What’s to Come: While the idea of a voluntary compliance program had some surface appeal, its value to employers was always somewhat questionable, particularly because supervised settlements under the program resolved only FLSA claims, leaving employers vulnerable to claims under state law. The DOL did not explain why it was terminating the program. However, it comes as no surprise, as each recent shift between Democratic and Republican administrations has seen a corresponding shift between a Republican emphasis on “compliance assistance” and Democratic administrations pursuing more aggressive enforcement.
Changes to Leadership
Biden Preparing to Nominate Julie Su as DOL Deputy Secretary
Julie Su, California Labor Secretary, is slated to become the second highest ranking official at DOL. Su, a graduate of Stanford University and Harvard Law School, is a longtime advocate for low-wage and immigrant communities. Her prior work includes serving as California’s Labor Commissioner and acting as the Litigation Director at Asian Americans Advancing Justice-Los Angeles, the nation’s largest legal and civil rights organization for Asian Americans, Native Hawaiians, and Pacific Islanders.
What’s to Come: As Su is nationally recognized as an expert on workers’ rights and civil rights, it is anticipated she will work with Marty Walsh to shape a pro-employee agenda at DOL.

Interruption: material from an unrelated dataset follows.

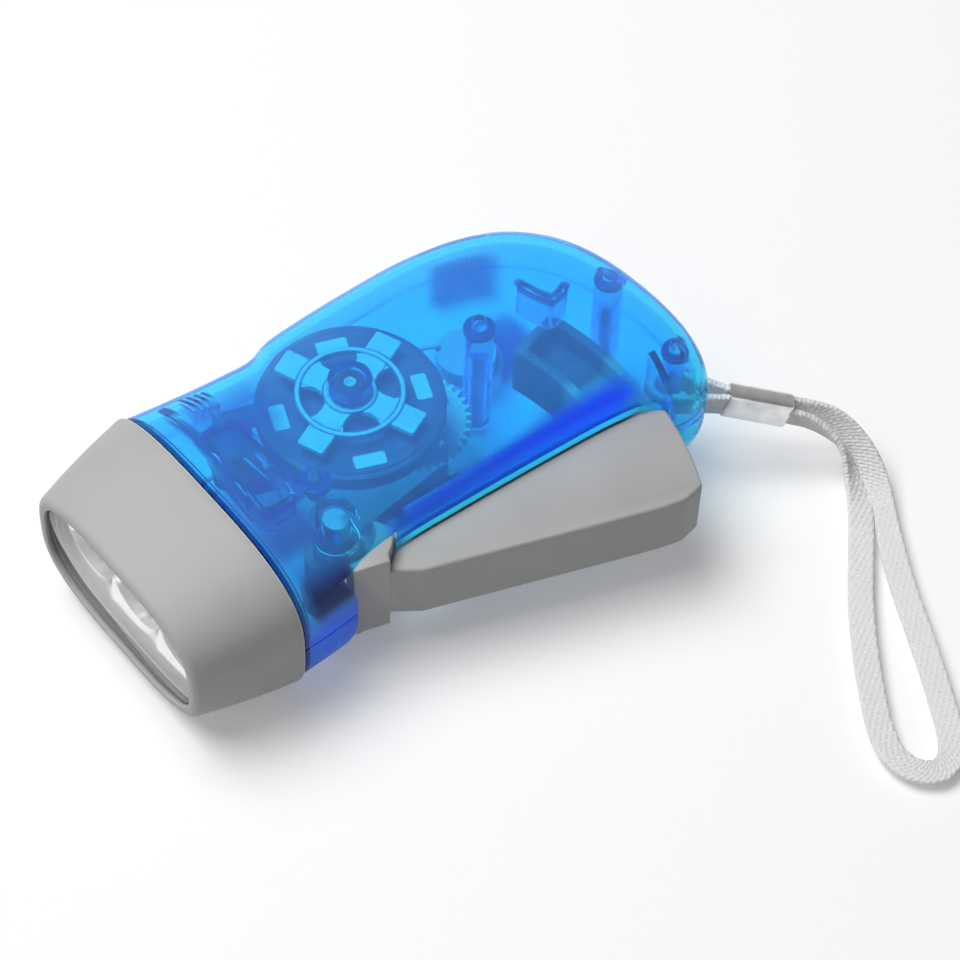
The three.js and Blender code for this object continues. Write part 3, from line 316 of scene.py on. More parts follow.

Marty Walsh pledges to Support Workers, Expand Workers Rights at Labor Secretary Confirmation Hearing
On Thursday, the Senate Committee held the Labor Secretary confirmation hearing for Boston Mayor Marty Walsh. Walsh, a former union worker and longtime union advocate, pledged to support policies that protect and expand workers rights and the economy. Walsh addressed a number of contentious issues including enforceable workplace safety rules through OSHA and a $15.00 minimum wage. Walsh also affirmed his support for, Protecting the Right to Organize Act, the labor law overhaul bill recently proposed by Democrats. The bill would impose financial penalties on employers that violate workers’ rights and nullify state laws letting workers refuse to pay dues, among other things. A vote based on the committee’s recommendation on Walsh is expected to be scheduled as soon as possible.
What’s to Come: Walsh’s longtime commitment to unions and workers’ rights coupled with pledge to expand these rights is a clear indication of an aggressive pro-employee agenda for the Department of Labor.